*** Working data

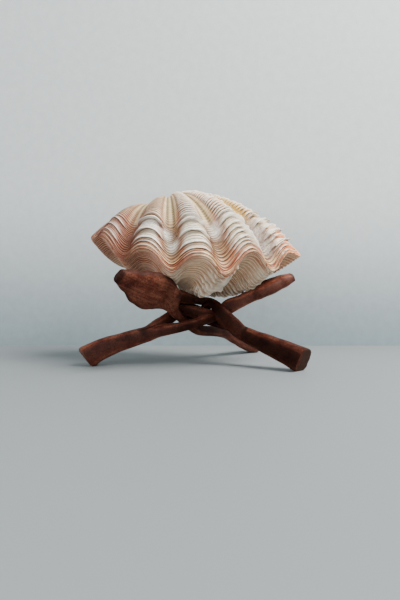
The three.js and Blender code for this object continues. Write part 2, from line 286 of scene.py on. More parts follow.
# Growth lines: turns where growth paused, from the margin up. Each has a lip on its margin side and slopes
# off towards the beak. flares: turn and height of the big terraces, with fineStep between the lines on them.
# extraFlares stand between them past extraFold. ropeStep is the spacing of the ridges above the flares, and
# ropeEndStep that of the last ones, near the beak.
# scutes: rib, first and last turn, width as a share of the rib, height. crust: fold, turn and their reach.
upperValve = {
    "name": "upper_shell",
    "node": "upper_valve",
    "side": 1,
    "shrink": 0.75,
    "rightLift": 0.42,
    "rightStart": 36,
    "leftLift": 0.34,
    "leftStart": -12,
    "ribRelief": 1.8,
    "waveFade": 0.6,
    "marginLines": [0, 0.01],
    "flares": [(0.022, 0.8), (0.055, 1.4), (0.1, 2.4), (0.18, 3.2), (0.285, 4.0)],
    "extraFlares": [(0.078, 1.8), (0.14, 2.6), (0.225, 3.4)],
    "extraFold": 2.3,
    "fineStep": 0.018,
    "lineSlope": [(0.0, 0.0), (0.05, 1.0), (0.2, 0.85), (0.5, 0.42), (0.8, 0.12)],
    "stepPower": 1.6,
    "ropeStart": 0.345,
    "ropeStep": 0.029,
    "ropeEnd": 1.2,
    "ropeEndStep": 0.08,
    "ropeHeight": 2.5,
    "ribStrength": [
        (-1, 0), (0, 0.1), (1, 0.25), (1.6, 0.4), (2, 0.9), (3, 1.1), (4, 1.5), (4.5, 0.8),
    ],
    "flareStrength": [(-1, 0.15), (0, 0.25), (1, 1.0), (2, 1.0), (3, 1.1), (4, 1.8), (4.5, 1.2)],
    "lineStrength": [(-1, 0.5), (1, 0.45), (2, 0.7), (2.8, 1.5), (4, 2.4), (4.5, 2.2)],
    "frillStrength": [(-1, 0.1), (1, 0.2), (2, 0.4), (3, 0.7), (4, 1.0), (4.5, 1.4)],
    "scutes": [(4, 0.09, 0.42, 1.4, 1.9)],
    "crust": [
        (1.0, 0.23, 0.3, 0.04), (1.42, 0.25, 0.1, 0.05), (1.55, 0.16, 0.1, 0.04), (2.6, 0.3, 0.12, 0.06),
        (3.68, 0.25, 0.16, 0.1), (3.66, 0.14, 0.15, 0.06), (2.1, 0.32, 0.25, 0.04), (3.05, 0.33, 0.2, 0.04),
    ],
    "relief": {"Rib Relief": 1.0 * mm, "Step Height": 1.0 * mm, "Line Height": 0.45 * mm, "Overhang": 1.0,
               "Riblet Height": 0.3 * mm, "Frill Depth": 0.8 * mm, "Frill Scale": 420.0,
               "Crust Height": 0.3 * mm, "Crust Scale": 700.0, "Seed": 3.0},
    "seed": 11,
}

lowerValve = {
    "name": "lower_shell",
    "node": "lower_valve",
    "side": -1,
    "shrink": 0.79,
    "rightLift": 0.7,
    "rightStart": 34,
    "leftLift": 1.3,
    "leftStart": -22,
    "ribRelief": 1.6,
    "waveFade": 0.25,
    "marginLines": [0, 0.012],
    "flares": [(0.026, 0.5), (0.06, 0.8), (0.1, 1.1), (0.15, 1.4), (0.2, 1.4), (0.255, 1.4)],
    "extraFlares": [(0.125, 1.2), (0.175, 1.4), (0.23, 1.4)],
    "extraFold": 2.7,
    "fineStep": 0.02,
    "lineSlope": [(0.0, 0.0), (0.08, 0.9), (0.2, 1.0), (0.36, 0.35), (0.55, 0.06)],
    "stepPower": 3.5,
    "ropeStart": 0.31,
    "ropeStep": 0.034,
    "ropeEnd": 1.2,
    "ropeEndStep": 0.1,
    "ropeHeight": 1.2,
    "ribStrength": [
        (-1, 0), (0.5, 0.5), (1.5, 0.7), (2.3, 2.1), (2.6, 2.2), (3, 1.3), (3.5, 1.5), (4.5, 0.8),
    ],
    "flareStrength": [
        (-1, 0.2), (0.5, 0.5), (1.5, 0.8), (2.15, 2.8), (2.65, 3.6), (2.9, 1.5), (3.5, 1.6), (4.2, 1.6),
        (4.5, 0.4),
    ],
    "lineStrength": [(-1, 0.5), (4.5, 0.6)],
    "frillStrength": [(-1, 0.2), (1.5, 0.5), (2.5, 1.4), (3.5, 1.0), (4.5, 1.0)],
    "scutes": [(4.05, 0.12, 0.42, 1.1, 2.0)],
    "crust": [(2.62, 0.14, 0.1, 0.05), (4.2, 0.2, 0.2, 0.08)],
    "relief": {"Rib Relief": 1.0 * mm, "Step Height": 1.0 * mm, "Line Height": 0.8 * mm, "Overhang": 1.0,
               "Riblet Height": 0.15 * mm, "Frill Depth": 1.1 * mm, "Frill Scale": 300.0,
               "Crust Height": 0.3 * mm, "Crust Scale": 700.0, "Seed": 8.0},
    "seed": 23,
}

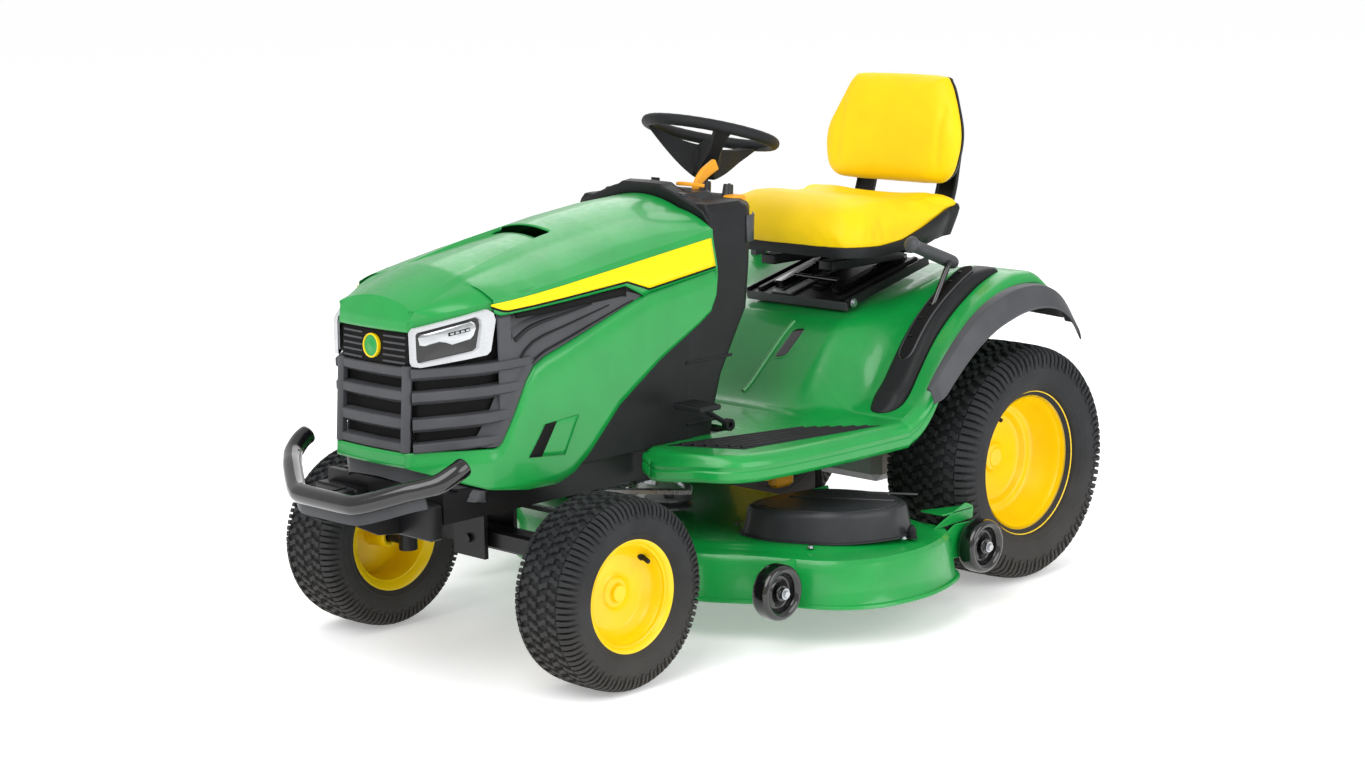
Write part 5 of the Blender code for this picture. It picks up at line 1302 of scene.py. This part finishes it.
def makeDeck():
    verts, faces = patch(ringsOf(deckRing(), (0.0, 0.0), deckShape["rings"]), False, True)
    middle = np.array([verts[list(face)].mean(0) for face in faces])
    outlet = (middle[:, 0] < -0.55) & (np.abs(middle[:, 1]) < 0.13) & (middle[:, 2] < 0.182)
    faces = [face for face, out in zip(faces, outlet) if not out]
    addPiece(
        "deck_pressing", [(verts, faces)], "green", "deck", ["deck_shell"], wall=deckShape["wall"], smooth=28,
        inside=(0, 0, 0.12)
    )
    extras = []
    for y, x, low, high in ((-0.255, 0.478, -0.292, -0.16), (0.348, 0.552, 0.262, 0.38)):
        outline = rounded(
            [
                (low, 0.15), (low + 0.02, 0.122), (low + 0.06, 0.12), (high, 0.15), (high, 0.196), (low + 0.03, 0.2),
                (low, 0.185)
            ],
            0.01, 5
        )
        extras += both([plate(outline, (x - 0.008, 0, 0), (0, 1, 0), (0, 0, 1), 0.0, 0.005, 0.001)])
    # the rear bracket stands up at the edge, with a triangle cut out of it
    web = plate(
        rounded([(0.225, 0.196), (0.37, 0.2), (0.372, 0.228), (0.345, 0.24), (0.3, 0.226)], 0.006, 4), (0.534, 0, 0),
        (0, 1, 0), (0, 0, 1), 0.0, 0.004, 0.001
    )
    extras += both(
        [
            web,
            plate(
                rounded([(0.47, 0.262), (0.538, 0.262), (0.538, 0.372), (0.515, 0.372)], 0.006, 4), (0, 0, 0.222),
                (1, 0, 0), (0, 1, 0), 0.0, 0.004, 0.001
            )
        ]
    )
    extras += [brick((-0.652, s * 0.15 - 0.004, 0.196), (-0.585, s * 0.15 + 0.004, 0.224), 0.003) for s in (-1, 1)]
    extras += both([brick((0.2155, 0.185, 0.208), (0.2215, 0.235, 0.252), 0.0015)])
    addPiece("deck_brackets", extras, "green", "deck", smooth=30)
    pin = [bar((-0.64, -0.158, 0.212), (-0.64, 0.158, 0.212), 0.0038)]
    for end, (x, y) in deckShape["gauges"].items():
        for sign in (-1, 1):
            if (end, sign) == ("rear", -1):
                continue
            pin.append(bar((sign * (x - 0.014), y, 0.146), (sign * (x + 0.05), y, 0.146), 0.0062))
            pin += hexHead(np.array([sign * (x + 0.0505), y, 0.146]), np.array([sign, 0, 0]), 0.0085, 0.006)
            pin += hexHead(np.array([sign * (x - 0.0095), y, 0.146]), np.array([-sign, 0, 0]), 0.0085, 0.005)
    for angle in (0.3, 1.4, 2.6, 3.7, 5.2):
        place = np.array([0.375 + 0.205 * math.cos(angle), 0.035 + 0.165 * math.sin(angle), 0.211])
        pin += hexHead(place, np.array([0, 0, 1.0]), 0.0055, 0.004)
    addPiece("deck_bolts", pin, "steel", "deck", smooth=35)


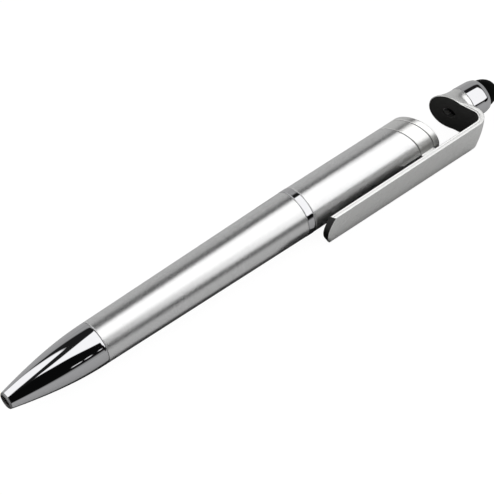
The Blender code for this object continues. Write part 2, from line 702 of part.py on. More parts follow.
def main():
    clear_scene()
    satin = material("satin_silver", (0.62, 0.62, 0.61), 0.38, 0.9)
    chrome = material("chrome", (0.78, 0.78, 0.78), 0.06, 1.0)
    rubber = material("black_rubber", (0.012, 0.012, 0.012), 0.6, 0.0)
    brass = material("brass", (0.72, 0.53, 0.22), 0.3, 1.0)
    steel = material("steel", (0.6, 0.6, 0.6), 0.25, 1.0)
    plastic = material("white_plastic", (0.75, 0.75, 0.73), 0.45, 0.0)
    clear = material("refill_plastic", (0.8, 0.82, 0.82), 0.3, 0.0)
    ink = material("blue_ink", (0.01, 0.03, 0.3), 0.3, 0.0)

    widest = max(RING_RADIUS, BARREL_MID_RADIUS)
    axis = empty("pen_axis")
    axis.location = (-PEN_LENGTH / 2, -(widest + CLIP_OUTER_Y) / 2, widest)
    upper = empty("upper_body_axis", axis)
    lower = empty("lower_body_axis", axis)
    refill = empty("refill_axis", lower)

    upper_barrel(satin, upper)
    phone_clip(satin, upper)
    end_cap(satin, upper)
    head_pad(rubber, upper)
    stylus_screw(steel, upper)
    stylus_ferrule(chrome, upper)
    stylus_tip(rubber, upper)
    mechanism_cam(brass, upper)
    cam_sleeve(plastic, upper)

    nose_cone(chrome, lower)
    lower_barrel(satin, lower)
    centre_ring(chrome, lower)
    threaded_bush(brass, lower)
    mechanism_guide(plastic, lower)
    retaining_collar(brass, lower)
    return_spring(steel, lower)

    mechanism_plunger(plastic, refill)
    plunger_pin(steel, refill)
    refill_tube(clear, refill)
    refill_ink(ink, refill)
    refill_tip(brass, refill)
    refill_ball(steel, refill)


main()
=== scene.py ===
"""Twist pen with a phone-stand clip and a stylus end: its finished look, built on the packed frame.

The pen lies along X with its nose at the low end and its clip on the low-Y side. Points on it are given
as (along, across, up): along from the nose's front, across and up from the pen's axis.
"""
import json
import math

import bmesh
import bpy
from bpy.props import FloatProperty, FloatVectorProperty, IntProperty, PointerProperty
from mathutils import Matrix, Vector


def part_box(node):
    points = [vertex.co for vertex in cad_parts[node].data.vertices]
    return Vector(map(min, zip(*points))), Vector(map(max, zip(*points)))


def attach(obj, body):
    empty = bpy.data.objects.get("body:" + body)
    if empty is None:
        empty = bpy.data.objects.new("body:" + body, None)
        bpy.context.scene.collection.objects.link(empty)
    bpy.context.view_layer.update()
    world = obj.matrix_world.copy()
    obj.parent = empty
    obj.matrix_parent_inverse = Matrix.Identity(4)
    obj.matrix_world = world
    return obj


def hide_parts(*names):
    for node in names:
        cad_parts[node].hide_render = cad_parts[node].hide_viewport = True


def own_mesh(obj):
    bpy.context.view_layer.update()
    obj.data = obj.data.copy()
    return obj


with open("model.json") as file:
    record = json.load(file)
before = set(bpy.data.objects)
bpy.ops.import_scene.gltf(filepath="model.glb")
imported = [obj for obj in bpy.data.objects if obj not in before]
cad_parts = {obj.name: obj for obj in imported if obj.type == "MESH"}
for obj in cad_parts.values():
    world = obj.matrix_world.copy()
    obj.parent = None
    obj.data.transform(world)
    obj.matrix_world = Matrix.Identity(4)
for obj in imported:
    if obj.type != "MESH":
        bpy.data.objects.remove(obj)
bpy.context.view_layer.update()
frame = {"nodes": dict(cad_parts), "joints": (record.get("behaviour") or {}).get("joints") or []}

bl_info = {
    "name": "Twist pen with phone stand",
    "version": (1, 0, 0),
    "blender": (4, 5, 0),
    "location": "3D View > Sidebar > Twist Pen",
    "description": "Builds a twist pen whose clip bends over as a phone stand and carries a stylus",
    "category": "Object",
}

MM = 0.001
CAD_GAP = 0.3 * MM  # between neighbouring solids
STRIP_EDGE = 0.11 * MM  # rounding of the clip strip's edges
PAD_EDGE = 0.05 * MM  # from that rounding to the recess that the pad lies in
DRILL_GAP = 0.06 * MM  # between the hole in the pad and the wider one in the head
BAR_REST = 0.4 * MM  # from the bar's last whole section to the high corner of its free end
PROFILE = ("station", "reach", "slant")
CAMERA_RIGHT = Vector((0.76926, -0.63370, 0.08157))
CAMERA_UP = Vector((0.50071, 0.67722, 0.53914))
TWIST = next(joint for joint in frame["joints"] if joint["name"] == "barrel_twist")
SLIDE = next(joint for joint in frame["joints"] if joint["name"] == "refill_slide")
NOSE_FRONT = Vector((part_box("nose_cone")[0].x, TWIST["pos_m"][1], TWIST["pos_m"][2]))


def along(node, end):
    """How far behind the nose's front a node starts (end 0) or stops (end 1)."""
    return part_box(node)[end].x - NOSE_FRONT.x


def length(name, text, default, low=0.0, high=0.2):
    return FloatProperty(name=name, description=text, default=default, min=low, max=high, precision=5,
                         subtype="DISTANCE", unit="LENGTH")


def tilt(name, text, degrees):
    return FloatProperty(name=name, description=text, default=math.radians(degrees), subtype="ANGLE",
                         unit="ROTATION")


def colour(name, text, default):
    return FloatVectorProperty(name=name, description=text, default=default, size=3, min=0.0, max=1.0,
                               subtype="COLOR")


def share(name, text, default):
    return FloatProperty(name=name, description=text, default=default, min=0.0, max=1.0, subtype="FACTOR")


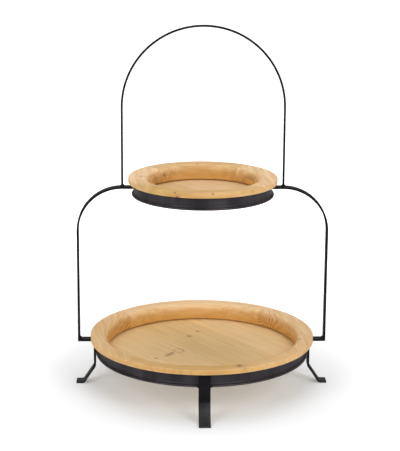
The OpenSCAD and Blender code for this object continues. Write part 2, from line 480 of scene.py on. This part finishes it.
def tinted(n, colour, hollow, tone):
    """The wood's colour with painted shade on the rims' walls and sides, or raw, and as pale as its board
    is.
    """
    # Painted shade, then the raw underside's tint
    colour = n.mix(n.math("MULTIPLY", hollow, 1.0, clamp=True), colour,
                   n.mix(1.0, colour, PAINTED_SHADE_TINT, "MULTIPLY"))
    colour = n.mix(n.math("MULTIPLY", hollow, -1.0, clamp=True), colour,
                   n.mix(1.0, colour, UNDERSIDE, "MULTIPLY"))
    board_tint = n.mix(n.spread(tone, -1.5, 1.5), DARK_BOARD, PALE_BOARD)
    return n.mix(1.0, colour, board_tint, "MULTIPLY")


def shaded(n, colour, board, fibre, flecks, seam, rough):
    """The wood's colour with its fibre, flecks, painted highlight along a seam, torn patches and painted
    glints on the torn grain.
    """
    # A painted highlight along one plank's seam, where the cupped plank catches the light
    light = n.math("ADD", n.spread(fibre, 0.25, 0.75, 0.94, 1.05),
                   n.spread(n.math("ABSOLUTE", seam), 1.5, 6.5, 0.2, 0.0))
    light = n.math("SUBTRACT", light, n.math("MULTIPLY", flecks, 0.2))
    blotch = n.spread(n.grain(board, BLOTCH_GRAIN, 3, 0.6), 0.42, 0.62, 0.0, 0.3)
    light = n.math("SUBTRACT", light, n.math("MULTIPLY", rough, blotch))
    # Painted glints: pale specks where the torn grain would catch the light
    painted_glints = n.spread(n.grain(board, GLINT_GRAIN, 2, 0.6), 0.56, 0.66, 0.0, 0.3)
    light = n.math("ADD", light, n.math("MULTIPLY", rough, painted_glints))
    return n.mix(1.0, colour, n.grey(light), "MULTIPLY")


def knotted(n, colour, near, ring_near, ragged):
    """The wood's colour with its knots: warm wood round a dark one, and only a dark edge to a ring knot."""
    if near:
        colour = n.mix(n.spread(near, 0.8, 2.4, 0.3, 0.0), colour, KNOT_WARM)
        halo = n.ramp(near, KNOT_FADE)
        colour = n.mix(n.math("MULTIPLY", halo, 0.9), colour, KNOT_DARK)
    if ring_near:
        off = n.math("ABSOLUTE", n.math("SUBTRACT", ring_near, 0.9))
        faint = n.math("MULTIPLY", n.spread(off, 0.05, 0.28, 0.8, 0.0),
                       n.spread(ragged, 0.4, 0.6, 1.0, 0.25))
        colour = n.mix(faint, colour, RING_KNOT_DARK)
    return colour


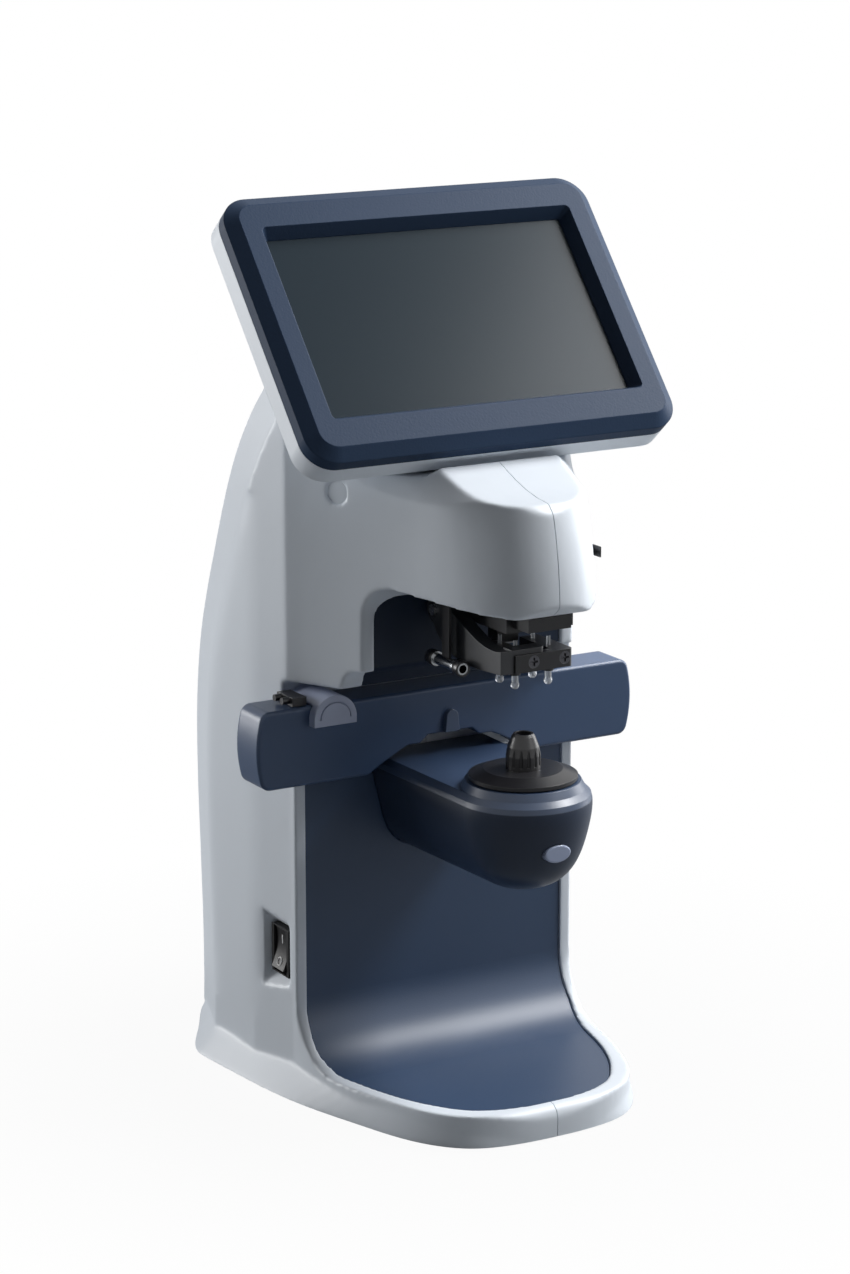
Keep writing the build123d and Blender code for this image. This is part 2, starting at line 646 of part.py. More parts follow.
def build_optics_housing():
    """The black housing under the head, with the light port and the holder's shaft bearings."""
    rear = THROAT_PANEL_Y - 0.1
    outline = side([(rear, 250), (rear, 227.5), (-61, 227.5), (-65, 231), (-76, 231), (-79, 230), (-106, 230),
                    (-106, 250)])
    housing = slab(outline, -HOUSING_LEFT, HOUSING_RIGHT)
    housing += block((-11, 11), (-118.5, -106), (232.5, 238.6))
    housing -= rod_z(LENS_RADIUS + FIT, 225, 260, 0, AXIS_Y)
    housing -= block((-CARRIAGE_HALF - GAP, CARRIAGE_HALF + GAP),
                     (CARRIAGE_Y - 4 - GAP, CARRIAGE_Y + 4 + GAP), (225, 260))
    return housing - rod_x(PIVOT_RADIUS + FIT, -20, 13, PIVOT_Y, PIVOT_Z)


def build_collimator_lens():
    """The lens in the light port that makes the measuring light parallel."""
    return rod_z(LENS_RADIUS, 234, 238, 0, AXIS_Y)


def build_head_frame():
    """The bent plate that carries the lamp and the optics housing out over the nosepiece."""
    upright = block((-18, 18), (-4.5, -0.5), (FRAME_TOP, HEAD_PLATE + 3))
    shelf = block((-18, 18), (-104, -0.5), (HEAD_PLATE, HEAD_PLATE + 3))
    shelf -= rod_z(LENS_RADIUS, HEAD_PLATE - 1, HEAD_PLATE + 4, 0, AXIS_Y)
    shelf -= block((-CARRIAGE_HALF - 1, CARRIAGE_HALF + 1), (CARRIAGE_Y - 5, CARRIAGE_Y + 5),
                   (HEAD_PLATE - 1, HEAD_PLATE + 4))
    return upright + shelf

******

Instructions to follow: The lines to transcribe begin at the line with "mechanism_plunger(plastic, refill)" and end at the line with "cad_parts[node].hide_render = cad_parts[node].hide_viewport"; copy them exactly, both ends included.

Task solution:
    mechanism_plunger(plastic, refill)
    plunger_pin(steel, refill)
    refill_tube(clear, refill)
    refill_ink(ink, refill)
    refill_tip(brass, refill)
    refill_ball(steel, refill)


main()
=== scene.py ===
"""Twist pen with a phone-stand clip and a stylus end: its finished look, built on the packed frame.

The pen lies along X with its nose at the low end and its clip on the low-Y side. Points on it are given
as (along, across, up): along from the nose's front, across and up from the pen's axis.
"""
import json
import math

import bmesh
import bpy
from bpy.props import FloatProperty, FloatVectorProperty, IntProperty, PointerProperty
from mathutils import Matrix, Vector


def part_box(node):
    points = [vertex.co for vertex in cad_parts[node].data.vertices]
    return Vector(map(min, zip(*points))), Vector(map(max, zip(*points)))


def attach(obj, body):
    empty = bpy.data.objects.get("body:" + body)
    if empty is None:
        empty = bpy.data.objects.new("body:" + body, None)
        bpy.context.scene.collection.objects.link(empty)
    bpy.context.view_layer.update()
    world = obj.matrix_world.copy()
    obj.parent = empty
    obj.matrix_parent_inverse = Matrix.Identity(4)
    obj.matrix_world = world
    return obj


def hide_parts(*names):
    for node in names:
        cad_parts[node].hide_render = cad_parts[node].hide_viewport = True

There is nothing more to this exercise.